Payload capability and operational testing

A critical dimension of this evolution is payload capability. As FPV platforms increased in size, their potential to carry meaningful mission equipment rose correspondingly. Declared lifting capacities can vary by design and measurement method, and real-world performance depends on factors such as system configuration and mission profile. For this reason, declared figures must be validated under controlled and operational testing rather than assumed from lab specifications alone.

 

RSI Europe conducts rigorous validation of platform capability through a combination of laboratory and field trials. The company’s declared payload benchmarks are verified in practical tests that evaluate endurance, handling, and system reliability under representative operational loads.

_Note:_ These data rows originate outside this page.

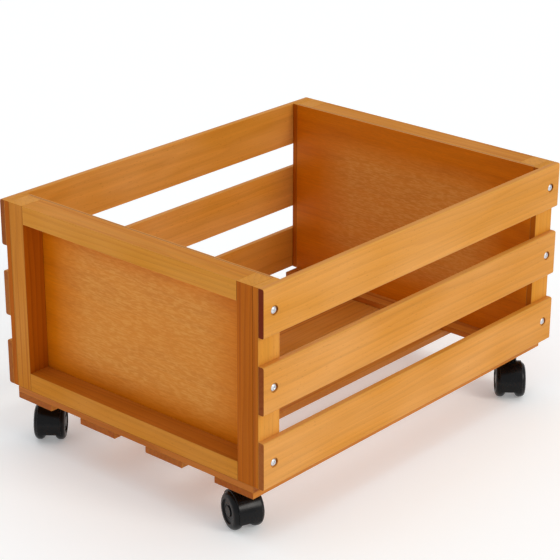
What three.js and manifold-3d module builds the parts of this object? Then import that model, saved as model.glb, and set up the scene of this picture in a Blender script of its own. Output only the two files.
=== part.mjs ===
// Slatted record crate on four swivelling twin-wheel casters.
// Millimetres, +Z up. The origin is the middle of the footprint, on the floor.
// X runs across the panelled ends, Y along the slatted sides. The front end faces -Y.

import * as THREE from 'three';
import { mergeVertices } from 'three/addons/utils/BufferGeometryUtils.js';
import Module from 'manifold-3d';

const wasm = await Module();
wasm.setup();

// Crate
const crateLength = 450; // over both end frames
const frameWidth = 316; // over the two stiles of an end frame
const stileWidth = 19;
const railHeight = 19;
const barDepth = 24.5; // stiles and rails, along Y
const panelThickness = 4;
const edgeStripThickness = 6.5;

const sideSlatRows = ['bottom', 'middle', 'top'];
const sideSlatThickness = 6.5;
const sideSlatHeight = 47;
const sideSlatGap = 27;
const sideSlatRounding = 2; // on the two long outer edges

const floorSlatCount = 4;
const floorSlatThickness = 6.5;
const floorSlatWidth = 48;
const battenThickness = 6.5;
const battenWidth = 47; // along Y

// Side slat screws
const screwInset = 14.25; // from the end of the slat
const shankDiameter = 4;
const shankLength = 25;
const shankPointLength = 3.5;
const headDiameter = 8;
const headHeight = 1.3;
const headRimHeight = 0.6; // straight part of the head, under the dome
const headTopDiameter = 5; // flat of the dome
const crossLength = 4.4;
const crossWidth = 0.9;
const crossDepth = 0.8;
const counterboreDiameter = 9.2;
const counterboreDepth = 2; // leaves the head just under the face

// Casters
const casterHeadroom = 10.2; // from the top of the wheels to the underside of the floor slats
const wheelDiameter = 36.8;
const wheelWidth = 10.5;
const wheelSpacing = 20.6; // between the middles of the two wheels
const treadRounding = 4.8;
const rimWidth = 1.6; // flat ring on the outer face, inside the tread's rounding
const dishDepth = 1.4; // step down from that ring to the wheel's face
const hubCapDiameter = 11;
const hubCapHeight = 1.1; // above the dished face
const trail = 9; // from the stem axis back to the axle
const axleDiameter = 4;
const axleSocketDepth = 7; // blind bore in a wheel
const hoodWidth = 23.5;
const hoodWall = 1.2;
const hoodChamfer = 0.8; // round the cover's outer edges
const hoodRearAngle = -20; // degrees from level, on the trailing side
const hoodFrontAngle = 143; // degrees from level, where the hood meets the stem boss
const axleBossDiameter = 11;
const stemBossDiameter = 14;
const stemBossHeight = 15.5;
const stemDiameter = 6;
const stemSocketDepth = 17; // in the hood
const collarDiameter = 12;
const collarHeight = 3;
const stemCover = 0.5; // wood left above the stem

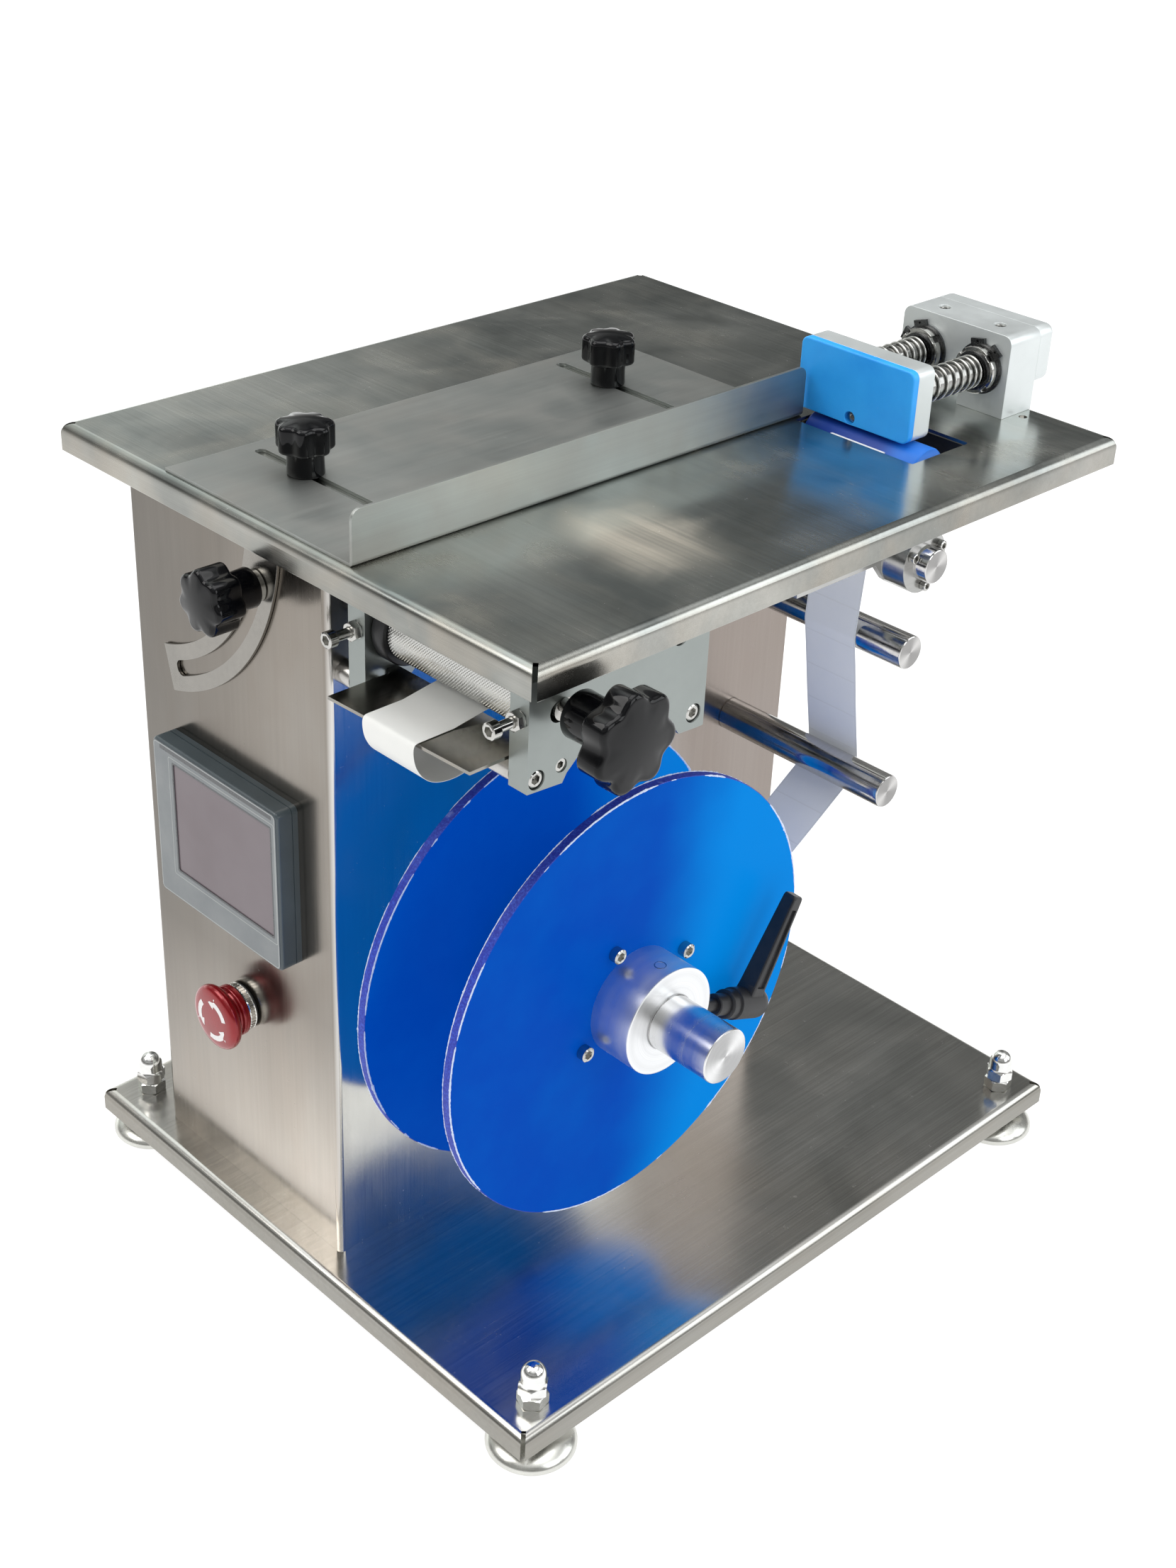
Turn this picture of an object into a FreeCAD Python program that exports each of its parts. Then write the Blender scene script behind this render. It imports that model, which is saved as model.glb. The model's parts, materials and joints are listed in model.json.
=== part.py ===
import FreeCAD, Part
import math
import os
from FreeCAD import Vector as V

os.makedirs("parts", exist_ok=True)

# ------------------------------------------------------------------
# driving dimensions, mm. Worked in the table's own frame: x = 0 and
# y = 0 at the flat's near right corner, z = 0 on the table's top.
# OFF moves all to the frame of the part (centre of the footprint, floor).
# ------------------------------------------------------------------
OFF = V(190.25, -230.3, 528.5)
T = 2.0                                   # sheet thickness
BEND = 6.2                                # outer bend radius
TAB_X = (-400.0, 0.0)                     # table flat
TAB_Y = (0.0, 472.6)
TAB_DEPTH = 17.0
OPEN_X = (-137.6, -46.4)                  # table opening
OPEN_Y = (343.3, 397.0)
BASE_X = (-406.5, 17.8)
BASE_Y = (-7.5, 490.6)
BASE_Z = -494.5
BASE_DEPTH = 16.0
FLOOR = -528.5
TOW_X = (-356.9, -171.0)
TOW_Y = (6.9, 395.0)
TOW_TOP = -9.0
TOW_R = 4.0
FOOT_X = (-391.5, 2.8)
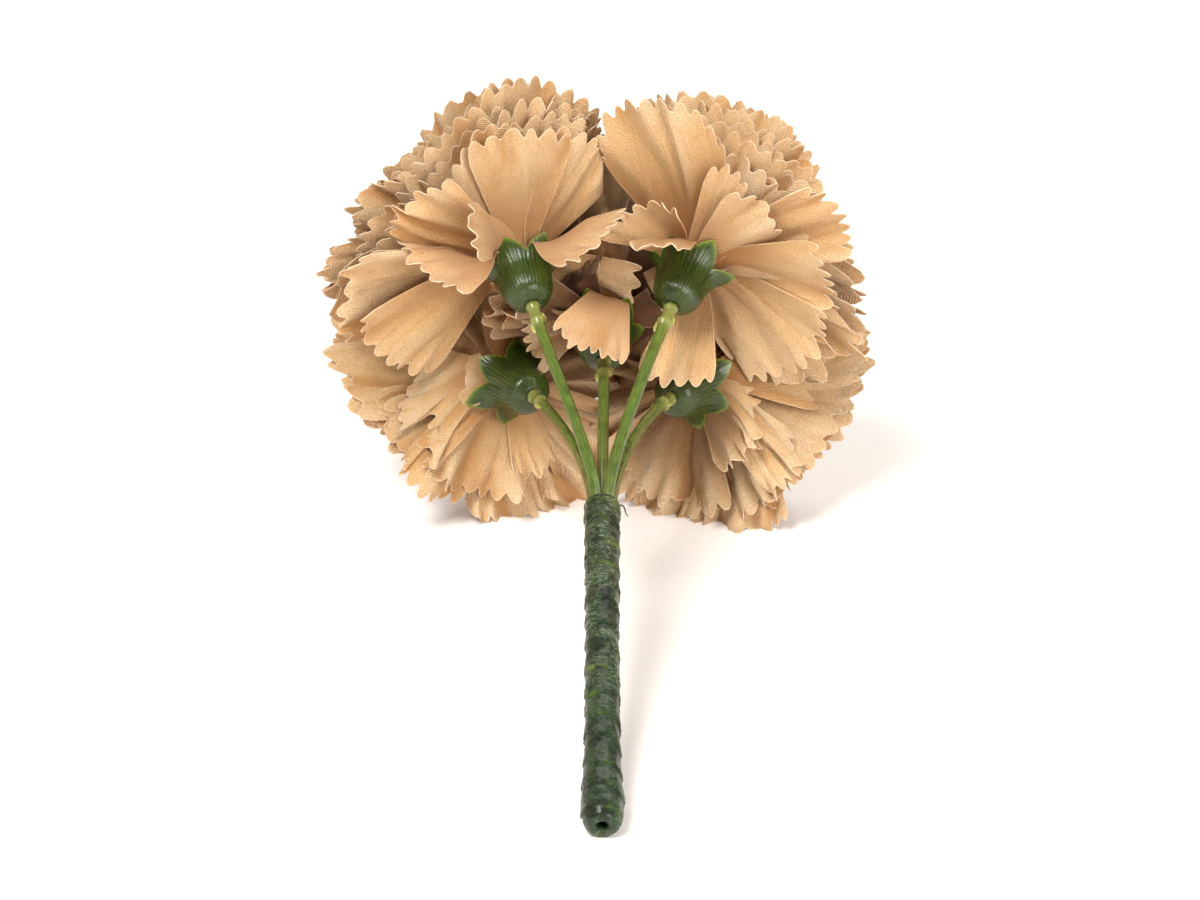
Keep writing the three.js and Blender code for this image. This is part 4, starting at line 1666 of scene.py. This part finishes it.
@dataclass(frozen=True)
class Bloom(HeadPart):
    """The petals of one head.

    Attributes:
        room: The planes between the heads.
        bend: What all petals share.
        variation: How unlike each other the layers' petals are.
        hand_set: Mesh of the petals given one by one.
        fine: Mesh of the outer layers' petals.
        plain: Mesh of the inner ones.
        alternate: How much less every other petal of a layer flares, in degrees.
        reserve: Room that the back layer keeps from the walls.
        layer_reserve: How much more each further layer keeps.
        row_power: How much closer the mesh's rows lie towards the rim.
        cut_edge: Width of the pale cut edge at the rim.
        side_edge: How pale the sides are against it.
        notch_zone: Share of the length where the notches start to count, and over which they grow.
        deep_zone: The same for where the painted shade of a deep petal fades.
        fold_value: Value for painted crest light and valley shade on flat cloth, and how much 1 mm of relief
            takes off it.
    """

    room: Room = Room()
    bend: Bend = Bend()
    variation: Variation = Variation()
    hand_set: Grain = Grain(15, 6)
    fine: Grain = Grain(13, 5)
    plain: Grain = Grain(10, 4)
    alternate: float = 4.0
    reserve: float = 0.5
    layer_reserve: float = 0.6
    row_power: float = 0.85
    cut_edge: float = 0.5
    side_edge: float = 0.35
    notch_zone: Pair = (0.62, 0.38)
    deep_zone: Pair = (0.55, 0.45)
    deep_paling: float = 0.75
    fold_value: Pair = (0.5, 0.3)
    cloth_shift: float = 60

    def layer_petals(self, rng: np.random.Generator) -> list[LayerPetal]:
        """The petals of the nested layers.

        Args:
            rng: Draws for how unlike each other they are.

        Returns:
            The petals, from the back layer to the middle.
        """
        vary = self.variation
        petals = []
        for k, layer in enumerate(self.plan.layers):
            for i in range(layer.petals):
                place, length, flare, lean, curl, width = rng.uniform(-1, 1, 6)
                cut = Cut(
                    layer.length * (1 + vary.length * length),
                    layer.half_width * (1 + vary.width * width),
                    layer.teeth,
                    rng.uniform(*vary.tooth_depth),
                    rng.uniform(*vary.rounding),
                )
                drape = Drape(
                    rng.uniform(*vary.folds),
                    rng.uniform(*vary.fold_depth),
                    rng.uniform(*vary.ruffles),
                    layer.ruffle * rng.uniform(*vary.ruffle),
                )
                made = LayerPetal(
                    azimuth=self.plan.twist + LAYER_TURN * k + 360 * (i + vary.place * place) / layer.petals,
                    flare=layer.flare - self.alternate * (i % 2) + vary.flare * flare,
                    layer=1 + k + (i % 2) / 2,
                    cut=cut,
                    drape=drape,
                    curl=layer.curl + vary.curl * curl,
                    lean=vary.lean * lean,
                    reserve=self.reserve + self.layer_reserve * k + rng.uniform(*vary.reserve),
                )
                petals.append(made)
        return petals

    def add_petal(self, stock: Stock, petal: Petal, grain: Grain, seed: int) -> None:
        """Adds one petal's closed shell.

        Args:
            stock: Where it goes.
            petal: The petal.
            grain: How fine its mesh is.
            seed: For its own draws.
        """
        rng = np.random.default_rng(seed)
        t = np.linspace(-1, 1, petal.cut.teeth * grain.tooth_columns + 1)
        base, notch = petal.cut.rim(t, rng)
        rows = np.append(np.linspace(0, 1, grain.rows) ** self.row_power, 1.0)
        rows[-2] = 1 - self.cut_edge / petal.cut.length
        u = rows[:, None]
        s = u * base - notch * rise(u, *self.notch_zone)
        walls = self.room.walls(self.plan.seat, self.plan.name == "centre", self.bunch)
        surface, relief = petal.surface(s, t, self.plan.frame(), walls, self.bend, rng)
        points, faces = sheet_shell(surface, self.bend.thickness)
        bias = rng.uniform(0, TAU)
        x, y = t * petal.cut.half_width_at(s), s * petal.cut.length
        across = x * math.cos(bias) - y * math.sin(bias) + self.cloth_shift * bias
        cloth = np.stack([across, x * math.sin(bias) + y * math.cos(bias)], axis=-1)
        rim = np.zeros(s.shape)
        rim[:, [0, -1]] = self.side_edge
        rim[-1] = 1.0
        flat, falling = self.fold_value
        values = {
            "reach": s,
            "tone": np.full(s.shape, rng.uniform()),
            "rim": rim,
            "across": x,
            # fold: painted light on raised cloth and painted shade in its valleys.
            "fold": flat - falling * relief,
            # deep: painted shade, full over the inner part and fading towards the rim.
            "deep": petal.shade * (1 - self.deep_paling * rise(s, *self.deep_zone)),
        }
        both_sides = {name: np.tile(value.ravel(), 2) for name, value in values.items()}
        stock.add(points, faces, np.tile(cloth.reshape(-1, 2), [2, 1]), **both_sides)

    def build(self, dresser: Dresser) -> None:
        """Makes the head's two pieces, its outer and its inner petals.

        Args:
            dresser: Gives them their finish and their place.
        """
        outer, inner = Stock(), Stock()
        first = SEEDS_PER_HEAD * self.plan.seed
        for i, petal in enumerate(self.plan.back):
            self.add_petal(outer, petal, self.hand_set, first + i)
        for i, petal in enumerate(self.layer_petals(np.random.default_rng(self.plan.seed))):
            stock, grain = (outer, self.fine) if petal.layer < FINE_LAYERS else (inner, self.plain)
            self.add_petal(stock, petal, grain, first + LAYER_SEEDS + i)
        for name, stock in (("outer_petals_", outer), ("inner_petals_", inner)):
            piece = stock.piece(name + self.plan.name, self.bunch)
            dresser.dress(piece, Slot.PETAL, "bloom_" + self.plan.name)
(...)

“We test the drones not just in labs but in realistic operational scenarios. A 5 kg payload isn’t just a number — it’s a capability that the operators can rely on in the field, with predictable performance and ability to fully deplete the battery without fear of failure in electronics,” Jaškūnas notes.

 

Implications for doctrine and industry

The emergence of tactical FPV systems illustrates a broader lesson about modern defence innovation: capability can come from unexpected places, and military doctrine and industrial response must be agile enough to capture and institutionalize those innovations. Bottom-up innovation on the battlefield creates immediate operational benefits, but for those benefits to scale safely and ethically they must be integrated with training, command and control practices, and procurement processes.

 

“The frontline teaches lessons faster than any doctrine. Our role is to observe, adapt, and deliver systems that align with what the soldiers really need,” Jaškūnas concludes.

 

For industry partners like RSI Europe, the imperative is clear: listen to frontline operators, align platform choices with demonstrated operational utility, and invest in the engineering and validation that transform improvised tools into field-worthy systems. The story of FPV on the frontline is a reminder that necessity drives invention — and that the right industrial response converts invention into enduring capability.